Vi sembra che non vi veda quando pensate che chi ama la poesia non sia una persona concreta?
E si perda negli atti pratici di tutti i giorni?
Incontrastata e violenta convinzione che divide il mondo in illusi e concreti.
La prima volta che sentii la frase “non fare poesia” ero già grande, in un incontro su tematiche politiche. Stavo terminando il liceo e mi convinsi che senza poesia forse i diritti degli studenti di avere aule più spaziose e dignitose non avrebbero avuto seguito.
La poesia dell'impegno e della ribellione.
Brecht mi guardava, e io non lo sapevo.
Ma tornando a casa continuavo a scrivere la parodia di alcuni canti della Divina Commedia.
Dal sommo poeta ad un poeta abusivo.
Eppure, pochi anni prima, agli esami di scuola media, avevo fatto il botto presentando una poesia di Carducci. Lunga come i filari dei cipressi che da Bolgheri andavano alti e schietti.
Ma non lo feci per loro, annoiata commissione d'esame di fronte alle lungaggini di un bambino goffo e timido. Lo feci per me, perché dentro mi risuonava ancora la diaspora dal mio piccolo paese dove i cipressi erano scogli che mi “bisbigliavano” ancora nella notte.
La poesia salva.
La poesia aiuta a vedere cose pensate come perse, le rende eterne, e cristallizza la memoria dentro l’essere umano.
La solidifica tra le ossa dello sterno e il cuore.
Poi si cresce e si diventa concreti.
Il lavoro, la famiglia, l’impegno.
I conti da far quadrare. Le responsabilità verso gli altri e la comunità.
E gli inviti a far tutto ciò senza fare poesia. Ma è possibile?
Vediamolo.
Si può assistere alla nascita di un figlio, esplosione di placenta e sangue, senza immaginare l’appoggio delle parole a tanta vitalità?
“e figliafiglia, non voglio che tu sia felice, ma sempre contro finché ti lasciano la voce”
Si può mai ascoltare la disperazione di una famiglia che vede il respiro del figlio farsi sempre più breve, e senza uscire dalla casa del dolore, e senza immaginare versi che possano rendere eterno chi muore?
Se sì, ditemelo, così non farò più poesia.
La poesia la si incontra per strada, nei volti della gente.
Due ragazzini senza calzini, alla stazione, che si abbracciano come se fosse l’ultima volta non evocano forse Brel, Garcia Lorca o addirittura Saffo?
Come preferite, perché la poesia è libertà di sentire ciò che si sente.
La poesia è libertà.
E cosa c’è di più concreto della libertà?

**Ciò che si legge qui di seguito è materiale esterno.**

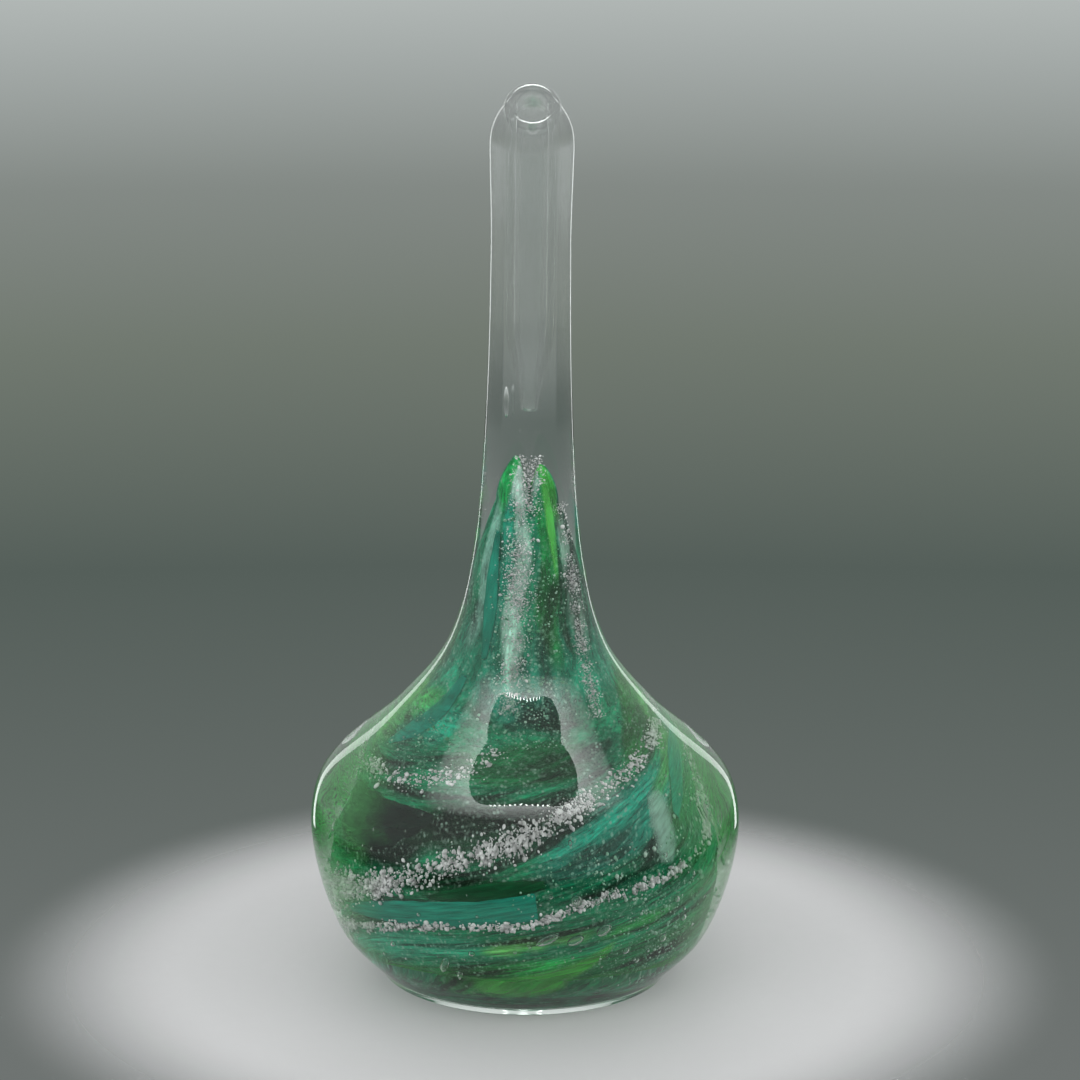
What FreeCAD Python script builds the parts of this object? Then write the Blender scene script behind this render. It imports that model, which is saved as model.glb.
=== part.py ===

E mentre si passa dal vecchio paese e dalla vecchia casa, e si vede sul terrazzo un bambino che ti assomiglia, in sella ad una bici con le rotelle di lato per non cadere, come si fa a non chiedere soccorso a Pavese, che sa cos'è la nostalgia?
E non è concretezza elaborare il proprio vissuto, identificare le proprie radici e sanare le inevitabili ferite che ogni abbandono lascia?
Direi di sì.
Allora possiamo dire che la poesia serve alla vita esattamente come un cappotto quando fa freddo e un tozzo di pane quando si ha fame.
O una tachipirina quando si ha la febbre.
Ma la poesia è febbre che resta.
Non tutti possiamo essere poeti, ma tutti possiamo trovare conforto e slancio in parole belle.
E tutti, con le nostre misere e piccole storie, possiamo essere poesia.